When I finished my degree, I realised I'd hardly studied any Dickens in the entire three years - a shocking state of affairs! Though it took me a while to get into the book the first time - so many characters, and it takes a bit of time to figure out how they fit together, who are the main characters and who is in a supporting role - by the time we got to the French Revolution scenes I was hooked. I was holding my breath with worry for some of the characters and completely stunned by the well-known twist ending. This book left me with a serious book hangover.

3. The Bitterbynde trilogy - Cecelia Dart-Thornton

Long before the trend for fairy-tale retellings came the Bitterbynde trilogy from Cecelia Dart-Thornton. Though very, very verbose, the series, beginning with The Ill-Made Mute draws on ancient Celtic mythology and well-known fairy-tales to weave a rich, uncanny tapestry, opening a little window onto a dangerous fairyland.

4. Rebecca - Daphne Du Maurier

The main reason I initially read this book was because my Cornwall-based friend from university assumed I'd read it and I didn't have the heart to disillusion her.

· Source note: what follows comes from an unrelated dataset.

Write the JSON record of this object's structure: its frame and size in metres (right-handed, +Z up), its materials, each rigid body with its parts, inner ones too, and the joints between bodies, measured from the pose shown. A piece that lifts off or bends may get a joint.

It was well worth it - an eerie, suspense-filled novel of a young woman haunted by the memory of her husband's first wife. I find myself reminded somewhat of Jane Eyre.

5. I Capture the Castle - Dodie Smith

"I write this sitting in the kitchen sink." How can you not love a book which opens thus? I Capture the Castle is a quirky story of family, growing up and falling in love, and has been made into a film starring Romola Garai and Bill Nighy. 

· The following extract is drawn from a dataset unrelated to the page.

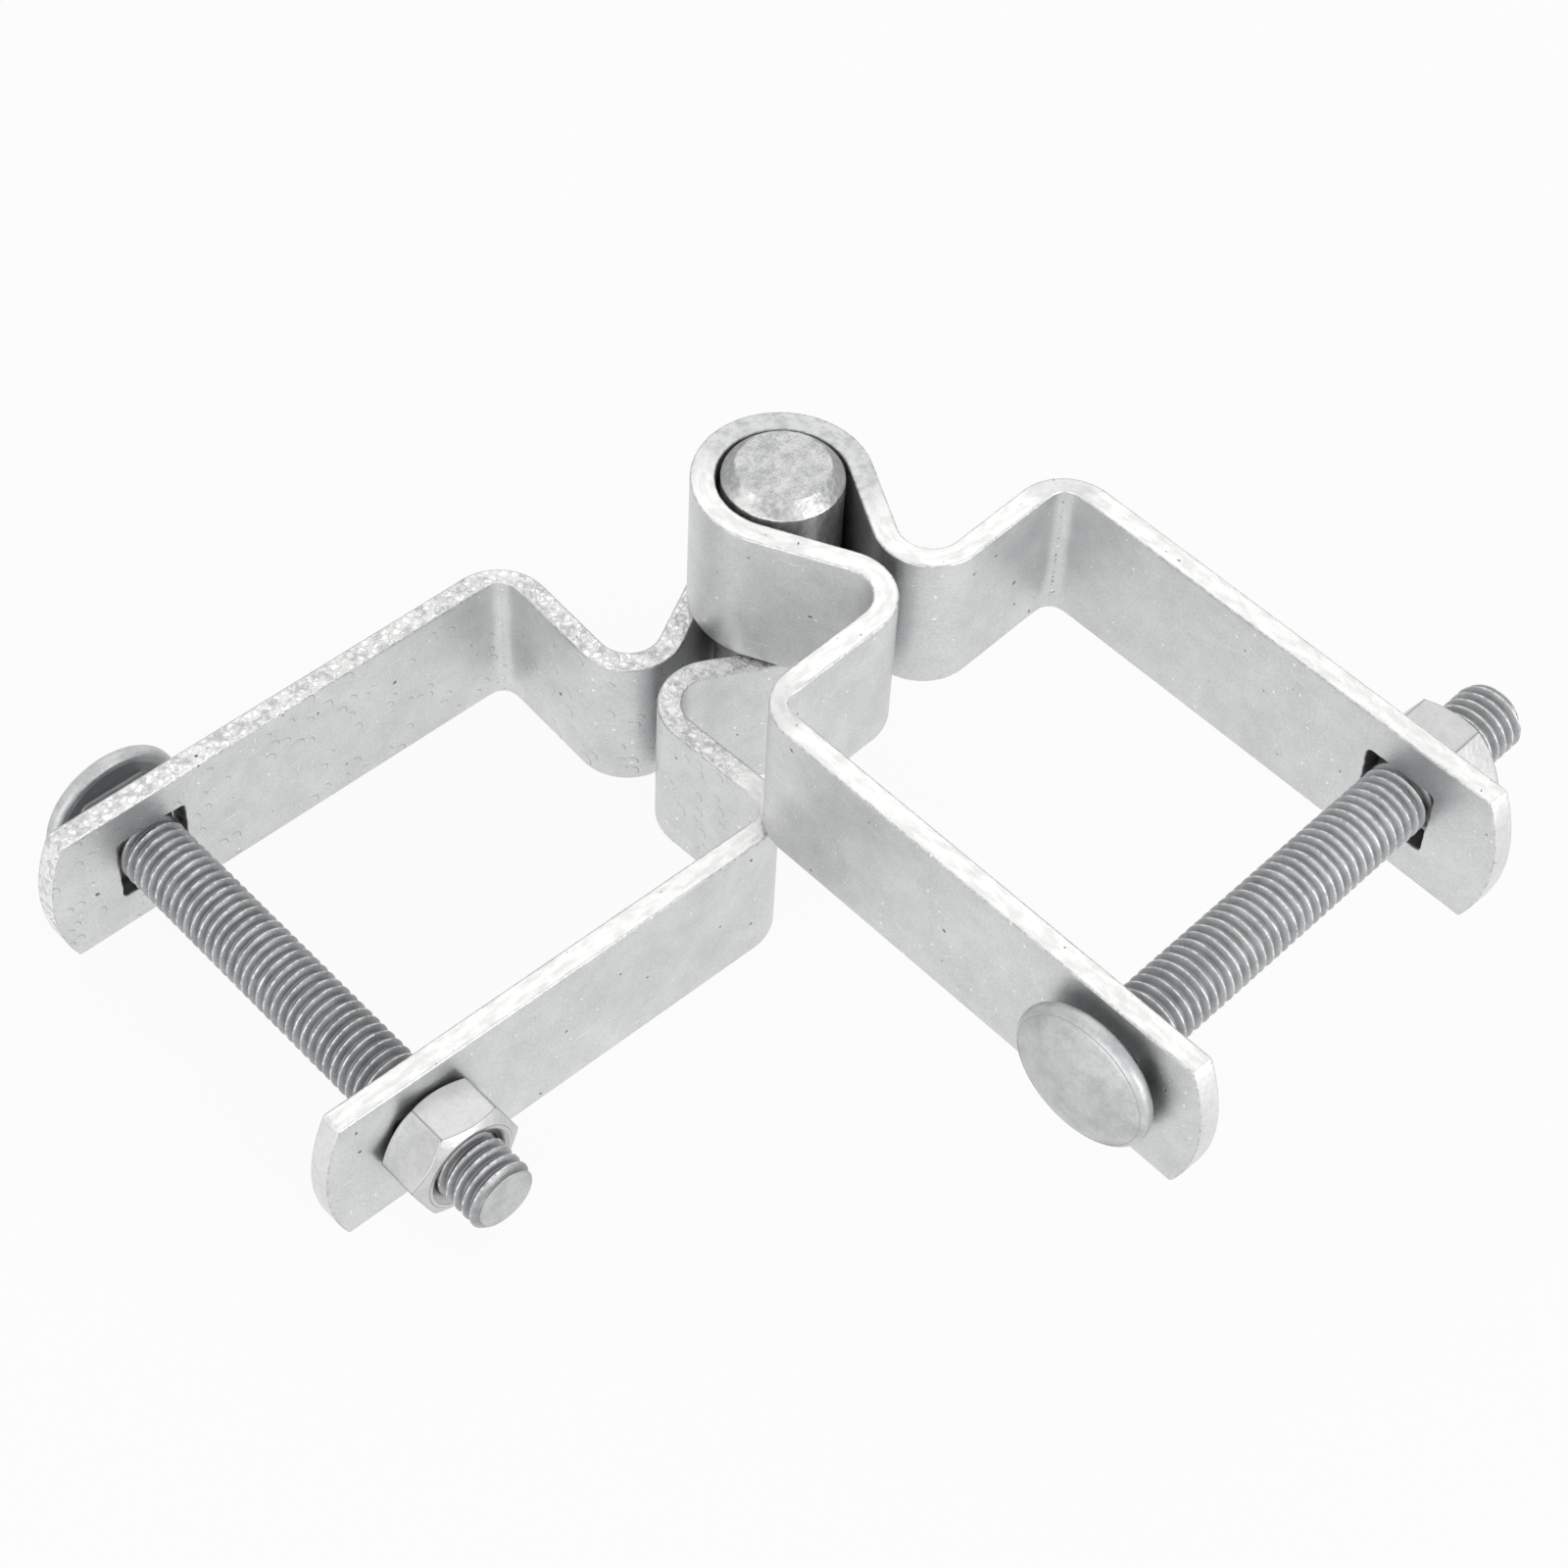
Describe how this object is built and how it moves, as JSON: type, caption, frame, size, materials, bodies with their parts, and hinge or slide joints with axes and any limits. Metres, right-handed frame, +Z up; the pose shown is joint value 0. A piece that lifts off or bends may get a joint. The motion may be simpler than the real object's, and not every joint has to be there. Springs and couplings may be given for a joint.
{
  "type": "fence post hinge",
  "caption": "Galvanised strap hinge for square posts: bent-bar clamps stacked on an upright pin, each closed by a carriage bolt and a nut.",
  "frame": {"origin": "on the hinge pin's axis, at the pin's foot, which is level with the lower strap's bottom edge", "axes": "+Z up the pin, +X along the post half's clamp from the pin to the bolt, +Y towards the post half's nut"},
  "size_m": [0.1483, 0.1411, 0.0473],
  "materials": {
    "zinc_strap": "hot-dip galvanised flat bar, matt grey faces with bright sheared edges",
    "zinc_pin": "hot-dip galvanised round bar, mottled",
    "zinc_bolt": "hot-dip galvanised, dull grey thread with bright crests",
    "zinc_nut": "galvanised, light grey"
  },
  "bodies": {
    "post_half": {"lower_strap": "zinc_strap"},
    "pin": {"hinge_pin": "zinc_pin"},
    "gate_half": {"upper_strap": "zinc_strap"},
    "post_bolt": {"lower_bolt": "zinc_bolt"},
    "post_nut": {"lower_nut": "zinc_nut"},
    "gate_bolt": {"upper_bolt": "zinc_bolt"},
    "gate_nut": {"upper_nut": "zinc_nut"}
  },
  "joints": [
    {"name": "gate_swing", "type": "hinge", "parent": "post_half", "child": "pin", "pos_m": [0, 0, 0.0111], "axis": [0, 0, 1], "continuous": true},
    {"name": "lift_off", "type": "slide", "parent": "pin", "child": "gate_half", "axis": [0, 0, 1], "range_m": [0, 0.026]},
    {"name": "post_nut_turn", "type": "hinge", "parent": "post_half", "child": "post_nut", "pos_m": [0.0838, 0.0337, 0.0111], "axis": [0, -1, 0], "range_deg": [-3240, 1080]},
    {"name": "post_bolt_draw", "type": "slide", "parent": "post_half", "child": "post_bolt", "axis": [0, 1, 0], "range_m": [-0.0135, 0.0045]},
    {"name": "gate_nut_turn", "type": "hinge", "parent": "gate_half", "child": "gate_nut", "pos_m": [-0.03529, 0.08228, 0.0339], "axis": [0.9979, 0.0655, 0], "range_deg": [-3960, 270]},
    {"name": "gate_bolt_draw", "type": "slide", "parent": "gate_half", "child": "gate_bolt", "axis": [-0.9979, -0.0655, 0], "range_m": [-0.0165, 0.00112]}
  ],
  "couplings": [
    {"joint": "post_nut_turn", "follows": "post_bolt_draw", "rad_per_m": 4188.8},
    {"joint": "gate_nut_turn", "follows": "gate_bolt_draw", "rad_per_m": 4188.8}
  ]
}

6. The Elenium trilogy - David Eddings.

Fantasy always has to come in trilogies, doesn't it? This was the first high fantasy I read after Lord of the Rings sucked me into the genre, and I fell in love with it. I later read Eddings' Belgariad series, and maintain that whichever Eddings story you read first will be the one you like best - because he has one story, one set of character archetypes, which he used many times in different ways. Recently I tried to reread the series, and alas, the years were not kind. The fantasy-names felt made-up, the archaic speech felt fake, the plot full of cliches. The Elenium was saved a little by humour and likable characters, but maybe it's not fair to include The Elenium in a top ten of anything. Still, it played an important role in helping me fall in love with fantasy.

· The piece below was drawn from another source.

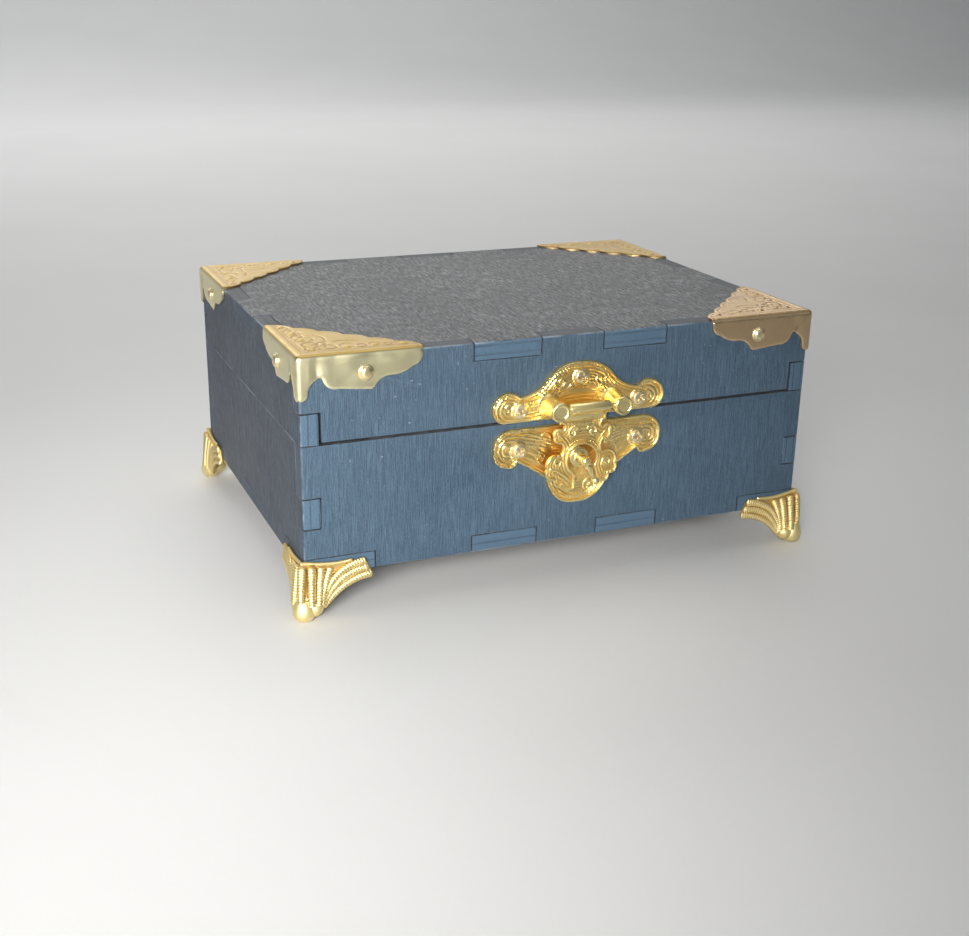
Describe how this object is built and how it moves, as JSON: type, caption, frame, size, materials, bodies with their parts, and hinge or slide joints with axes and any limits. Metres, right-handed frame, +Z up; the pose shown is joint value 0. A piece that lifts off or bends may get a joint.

7. Interview With the Vampire - Anne Rice
I read this as a semi-gothic student, little knowing quite how far its brooding protagonist would set the standard for angsty, self-loathing vampires everywhere.

8. Night Watch - Terry Pratchett

This is perhaps one of the darkest books in the Discworld series, but also the best. Les Miserables crossed with Life on Mars - except this was published before Life on Mars. This is one of the City Watch sub-series, but with a twist, because Sam Vimes is caught in a magical storm and sent thirty years back in time, when Ankh Morpork was a much more dangerous place, and it's up to Vimes to sort out the mess, tutor his younger self, and minimise the damage, when all he wants is to get home to his wife and unborn son. Truth! Justice! Freedom! Reasonably Priced Love! And a Hard Boiled Egg!

9. Eve Green - Susan Fletcher

A simple story about family and the past, which I found at just the right time. When Eve Green is expecting her first child, she returns to the Welsh village where she grew up. The story is told in flashbacks to the summer when another little girl went missing, as Eve pieces together the secrets that have been kept from her, and the forgotten memories. Eve Green is a quiet novel, but a cosy read. 

10. The House at Riverton - Kate Morton

Kate Morton's books seem to follow a particular formula: two stories, separated by many decades but linked in some way, a big house, forgotten secrets and family mysteries. The link in The House at Riverton is an elderly woman (in the present day) who used to work at the house as a maid, at the time of a young man's suicide. Tangled up in the story is the relationship between three young people: the man and two sisters, and the novel is reminiscent of Ian McEwan's Atonement. It may be an unpopular opinion, but Riverton is the novel I'd hoped Atonement would be but wasn't. I read the entire 600 or so pages in a single lazy Saturday. I couldn't put it down.


  1. I haven't read any of these but have def. heard of them. great list!

    new follower

  2. I recommend The Book Thief to anyone who will listen, lol. It's an amazing book.

  3. Hey, I stumbled across your blog today whilst looking for a picture from Swallows and Amazons (my favourite).
    You had me at the Book Thief. I love your blog!


  4. Rebecca is one favourite of mine too although I must admit it was all the buzz surrounding it at the blogosphere what finally made me read it. Same with anything Kate Morton, she's now one of my favourite writers.

    I haven't read I capture the Castle yet, but it's been getting lot of attention, it especially did as Halloween approached.

  5. The Book Thief is a must-read. Not an easy book to describe - the best description of the book is the book itself. I have to reread that in the near future - once I've got through all my recent library acquisitions.

    Rachel - yay! I don't know many people who are familiar with Swallows and Amazons (though I heard rumours that there will be a new film or tv adaptation in the near future) - it's good to find someone else who loves it.

    Booksandreviews- Kate Morton is a must-read for me, a great storyteller. And I do recommend I Capture The Castle (another reread in the near future, I think!)